GOAL OF THE EXERCISE ::
Show each line of the data below that has the string "this" in it.

DATASET ::

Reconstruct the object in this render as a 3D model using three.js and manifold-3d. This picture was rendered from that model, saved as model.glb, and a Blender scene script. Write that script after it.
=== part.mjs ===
--
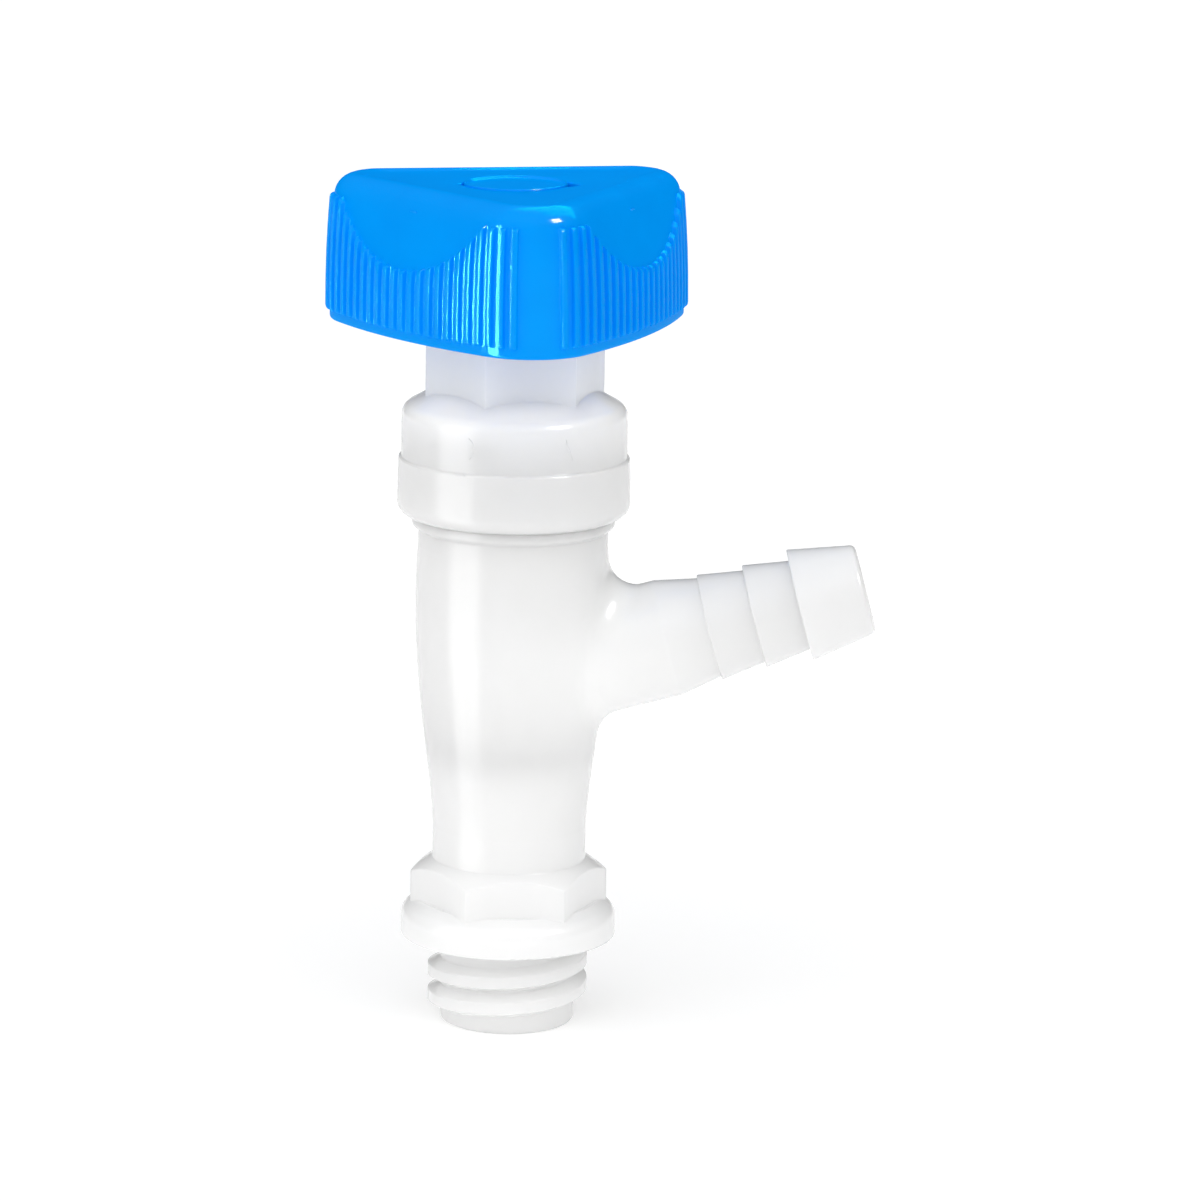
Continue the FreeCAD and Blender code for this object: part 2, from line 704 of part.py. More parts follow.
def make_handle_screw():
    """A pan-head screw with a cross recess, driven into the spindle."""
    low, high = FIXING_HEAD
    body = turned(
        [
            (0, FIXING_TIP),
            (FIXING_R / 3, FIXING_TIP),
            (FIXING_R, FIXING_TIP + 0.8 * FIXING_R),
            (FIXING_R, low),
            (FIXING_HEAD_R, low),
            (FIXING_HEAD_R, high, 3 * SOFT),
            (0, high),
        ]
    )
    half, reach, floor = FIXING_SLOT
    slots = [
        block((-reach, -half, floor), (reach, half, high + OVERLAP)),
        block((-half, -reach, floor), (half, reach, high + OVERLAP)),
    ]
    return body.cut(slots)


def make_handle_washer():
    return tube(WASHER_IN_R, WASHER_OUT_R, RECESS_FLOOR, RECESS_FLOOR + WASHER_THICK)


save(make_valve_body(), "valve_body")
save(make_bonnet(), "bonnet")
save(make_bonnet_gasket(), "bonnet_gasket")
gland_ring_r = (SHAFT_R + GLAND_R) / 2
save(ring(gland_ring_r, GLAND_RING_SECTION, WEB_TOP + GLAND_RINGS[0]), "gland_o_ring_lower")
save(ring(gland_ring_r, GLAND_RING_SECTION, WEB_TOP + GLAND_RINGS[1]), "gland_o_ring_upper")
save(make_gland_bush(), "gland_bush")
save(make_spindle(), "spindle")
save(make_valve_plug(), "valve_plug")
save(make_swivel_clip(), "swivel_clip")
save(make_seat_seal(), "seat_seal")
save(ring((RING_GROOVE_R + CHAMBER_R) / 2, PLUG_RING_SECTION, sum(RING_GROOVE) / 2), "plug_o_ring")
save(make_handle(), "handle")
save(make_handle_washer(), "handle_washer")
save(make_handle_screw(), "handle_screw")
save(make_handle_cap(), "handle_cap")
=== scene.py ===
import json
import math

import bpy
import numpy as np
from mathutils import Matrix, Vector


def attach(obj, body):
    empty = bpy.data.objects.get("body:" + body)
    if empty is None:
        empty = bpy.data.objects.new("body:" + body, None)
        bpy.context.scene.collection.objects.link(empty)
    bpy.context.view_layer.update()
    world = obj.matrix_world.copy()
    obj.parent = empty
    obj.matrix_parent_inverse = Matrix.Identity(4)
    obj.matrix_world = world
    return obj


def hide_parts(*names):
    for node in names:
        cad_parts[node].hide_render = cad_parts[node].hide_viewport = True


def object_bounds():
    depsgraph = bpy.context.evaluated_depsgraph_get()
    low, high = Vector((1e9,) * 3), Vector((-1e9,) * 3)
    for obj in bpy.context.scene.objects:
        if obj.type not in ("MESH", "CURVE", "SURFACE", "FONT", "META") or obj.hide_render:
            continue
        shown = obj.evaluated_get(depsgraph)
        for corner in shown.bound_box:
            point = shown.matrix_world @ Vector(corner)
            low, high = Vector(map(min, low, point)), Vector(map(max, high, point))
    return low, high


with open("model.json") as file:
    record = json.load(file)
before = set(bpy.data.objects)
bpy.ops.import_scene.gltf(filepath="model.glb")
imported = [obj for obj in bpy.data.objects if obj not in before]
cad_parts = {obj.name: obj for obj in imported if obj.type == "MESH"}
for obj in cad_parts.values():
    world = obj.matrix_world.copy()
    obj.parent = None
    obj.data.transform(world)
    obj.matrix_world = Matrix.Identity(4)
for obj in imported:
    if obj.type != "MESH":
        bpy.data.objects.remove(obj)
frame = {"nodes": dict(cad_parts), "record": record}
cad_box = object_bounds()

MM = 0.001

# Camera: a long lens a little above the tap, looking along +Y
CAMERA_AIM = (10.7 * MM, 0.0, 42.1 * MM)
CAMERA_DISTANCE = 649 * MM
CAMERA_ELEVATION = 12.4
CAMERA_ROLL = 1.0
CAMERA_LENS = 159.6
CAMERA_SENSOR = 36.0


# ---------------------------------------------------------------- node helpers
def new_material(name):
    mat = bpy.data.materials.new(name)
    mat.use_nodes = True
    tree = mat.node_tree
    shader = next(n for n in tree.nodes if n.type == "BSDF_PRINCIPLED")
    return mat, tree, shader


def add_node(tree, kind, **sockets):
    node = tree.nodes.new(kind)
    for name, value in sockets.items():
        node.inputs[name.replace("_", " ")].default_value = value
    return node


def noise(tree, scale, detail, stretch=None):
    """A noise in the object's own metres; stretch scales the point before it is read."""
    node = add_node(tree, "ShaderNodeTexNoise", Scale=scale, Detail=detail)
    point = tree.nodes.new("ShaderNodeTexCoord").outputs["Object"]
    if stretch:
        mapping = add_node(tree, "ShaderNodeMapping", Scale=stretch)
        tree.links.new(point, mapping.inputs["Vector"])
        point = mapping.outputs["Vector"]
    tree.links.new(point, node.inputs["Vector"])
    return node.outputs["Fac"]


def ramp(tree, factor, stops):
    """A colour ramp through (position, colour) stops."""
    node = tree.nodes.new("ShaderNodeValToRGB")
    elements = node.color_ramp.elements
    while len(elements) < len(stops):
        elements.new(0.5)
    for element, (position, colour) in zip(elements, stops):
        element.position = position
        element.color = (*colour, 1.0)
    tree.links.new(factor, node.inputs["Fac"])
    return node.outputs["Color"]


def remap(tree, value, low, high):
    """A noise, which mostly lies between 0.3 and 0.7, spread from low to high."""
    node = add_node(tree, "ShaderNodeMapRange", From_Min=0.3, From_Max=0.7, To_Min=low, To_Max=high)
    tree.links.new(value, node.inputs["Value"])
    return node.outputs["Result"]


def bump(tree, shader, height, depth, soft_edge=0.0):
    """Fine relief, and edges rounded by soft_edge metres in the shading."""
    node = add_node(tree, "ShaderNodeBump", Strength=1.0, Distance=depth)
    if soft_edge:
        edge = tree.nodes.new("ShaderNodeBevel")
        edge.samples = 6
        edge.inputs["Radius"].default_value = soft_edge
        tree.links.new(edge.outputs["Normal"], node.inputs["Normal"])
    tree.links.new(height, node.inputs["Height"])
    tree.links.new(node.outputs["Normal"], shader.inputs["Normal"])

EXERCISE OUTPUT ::
Reconstruct the object in this render as a 3D model using three.js and manifold-3d. This picture was rendered from that model, saved as model.glb, and a Blender scene script. Write that script after it.
Continue the FreeCAD and Blender code for this object: part 2, from line 704 of part.py. More parts follow.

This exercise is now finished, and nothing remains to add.